I received a message from a flight enroute to a Mexican station saying the ATC clearance was messed up. I popped it up on the computer and saw where the route went back to the northwest then back southeast direct. I told the crew what I saw and asked him what he showed his landing weight to be. I then built a temporary route without the double back and the flight was 5300 LBS overweight for landing. I sent this information to the aircraft and about the same time he sent a message saying he would not land overweight. The route was 1154 NM and the temporary only 969. Checking to see when the route was built and if other flight had used that routing I found that two other flights were planned on that route.
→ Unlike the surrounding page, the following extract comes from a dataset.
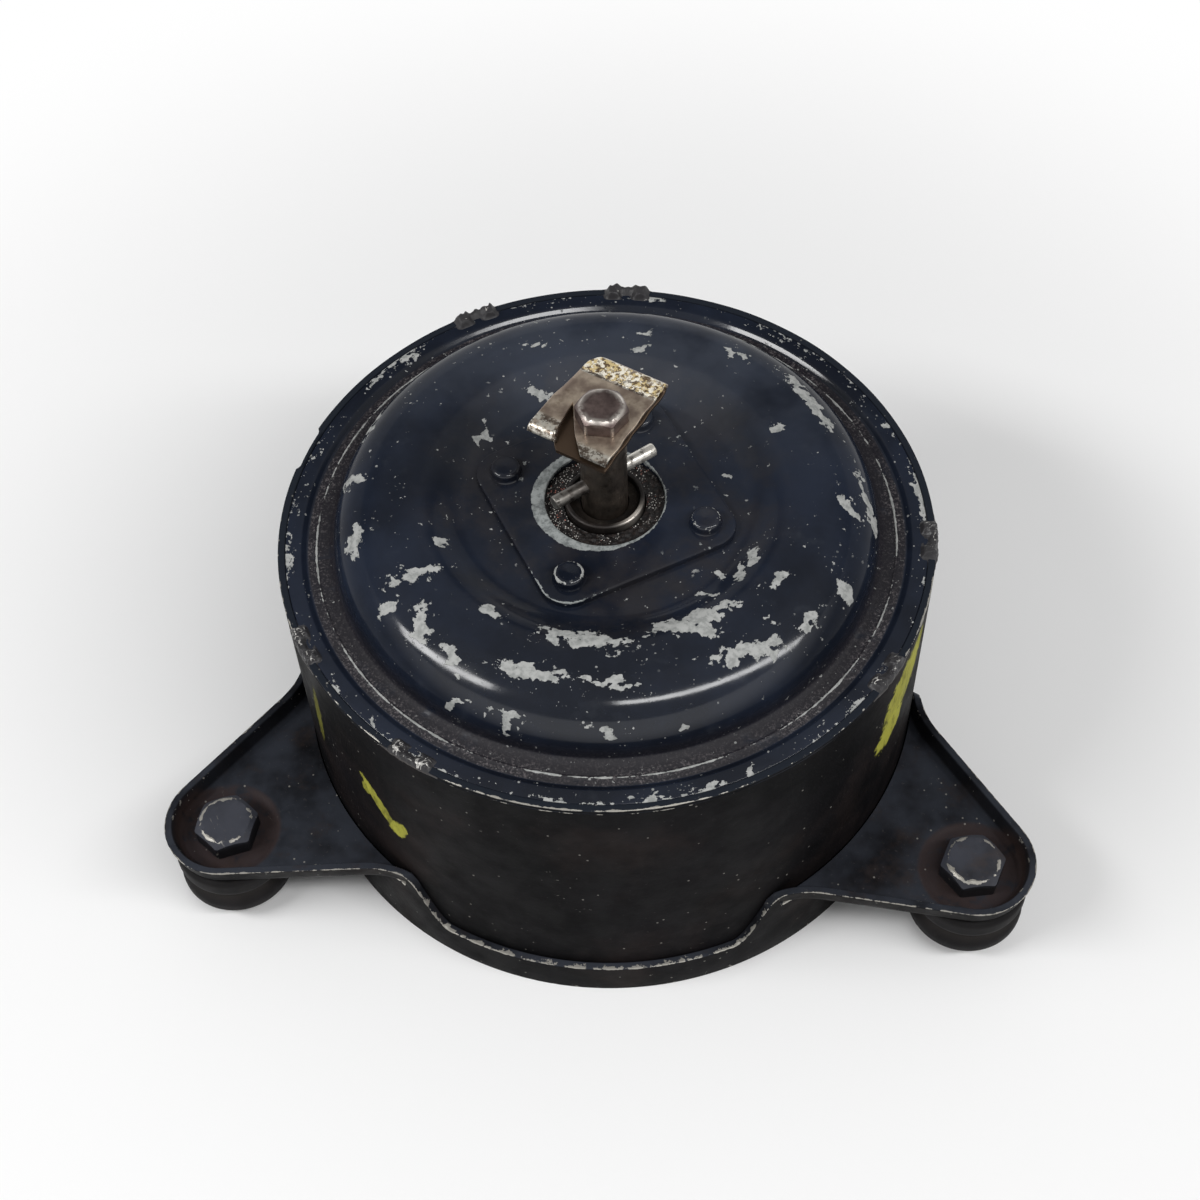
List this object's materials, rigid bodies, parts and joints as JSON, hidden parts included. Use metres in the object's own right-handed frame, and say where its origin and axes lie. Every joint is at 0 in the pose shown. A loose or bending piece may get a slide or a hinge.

One had departed and one was enroute. In looking at the arrival fuel of the first flight; 28.1K; and adding it to the ZFW 175;085 it looks like it landed 5185 LBS overweight. That aircraft flew and was about to depart from a domestic station. I called the Dispatch Supervisor; he came down to the desk where I explained what I had found and he agreed we should stop the aircraft for an overweight inspection. I sent a message to the crew not to depart and call his Dispatcher. The second flight held for about 25 minutes to make his landing weight. The Route has been corrected.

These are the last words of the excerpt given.